Returning to our initial theme of spontaneity, what does this mean in relation to our understanding of origin for creative musical activity? To the extent that an improviser or composer has been initiated into the act of creation, they have become situated outside the matrix of cause and effect by a self-transcending kind of hearing and yet continue to operate therein. This stands in contrast to those who are merely responsible for re-iteration of pre-existing musical content. This singular Act beyond causation must be spontaneous as it is subject to no prior impetus other than its own, wholly self-arising and self-caused. Entering into and ushering the Original Act through their respective instruments, they sing as voices for the Music of the Spheres and unveil the Uncaused to minds yet entrenched in polarity, to the grand appreciation of those familiar with the Muse.

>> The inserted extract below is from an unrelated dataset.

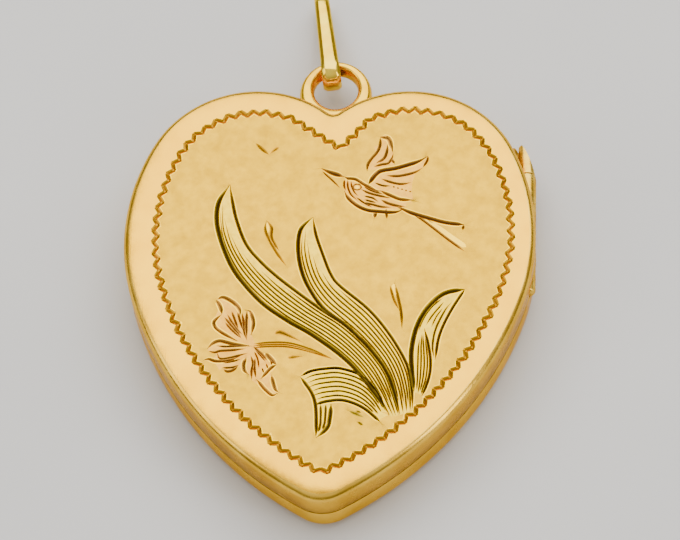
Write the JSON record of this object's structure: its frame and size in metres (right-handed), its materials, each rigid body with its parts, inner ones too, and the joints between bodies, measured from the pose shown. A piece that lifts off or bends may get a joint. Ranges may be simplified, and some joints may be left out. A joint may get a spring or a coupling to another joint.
{
  "type": "heart locket",
  "caption": "Engraved heart locket of gold-coloured metal with hinged shells, inner photograph frames, a ring in the cleft and a swinging strap bail.",
  "frame": {"origin": "on the flat back, on the heart's axis at its mid-height", "axes": "+Z out of the engraved front, +Y from the tip towards the cleft and the bail, +X towards the hinge"},
  "size_m": [0.025, 0.0361, 0.0045],
  "materials": {
    "shell_gold": "rolled gold, polished border round a satin engraved panel",
    "inner_gold": "rolled gold, soft polish",
    "hinge_gold": "pale gold, filed",
    "ring_gold": "warm gold, polished",
    "bail_gold": "pale yellow gold, polished",
    "celluloid": "clear sheet, slightly yellowed",
    "photo_paper": "blank cream card"
  },
  "bodies": {
    "back": {"back_cover": "shell_gold", "snap_rim": "inner_gold", "catch_bead": "inner_gold", "back_knuckle_lower": "hinge_gold", "back_knuckle_middle": "hinge_gold", "back_knuckle_upper": "hinge_gold", "hinge_pin": "hinge_gold", "bail_ring": "ring_gold", "back_frame": "inner_gold", "back_glazing": "celluloid", "back_photo": "photo_paper"},
    "front": {"front_cover": "shell_gold", "front_knuckle_lower": "hinge_gold", "front_knuckle_upper": "hinge_gold", "front_frame": "inner_gold", "front_glazing": "celluloid", "front_photo": "photo_paper"},
    "bail": {"bail": "bail_gold"}
  },
  "joints": [
    {"name": "cover_hinge", "type": "hinge", "parent": "back", "child": "front", "pos_m": [0.01195, 0.00568, 0.00225], "axis": [0, 1, 0], "range_deg": [0, 110]},
    {"name": "bail_swing", "type": "hinge", "parent": "back", "child": "bail", "pos_m": [-0.0004, 0.0163, 0.00225], "axis": [0.9903, 0.1392, 0], "range_deg": [-115, 140]}
  ]
}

It behoves those of us creatively inclined to discover for ourselves they ways in which our practice can converge with the origin. Musically, we may come to understand and ultimately master how this can occur in the field of hearing and sound (I use these two terms to articulate the occurrence of the subject-object dichotomy in aural form). Navigating inner and outer polarities inevitably leads us through a lemniscate of mind and matter that converges upon and diverges from unity to weave tapestries of harmonious form from the wellspring of music. Needless to say, I believe it is concertedly valuable to develop an awareness of the inherently spontaneous nature of originating action in contexts of compositional or improvisatory activity, deep listening, or in general living: it is well within our realm of capability.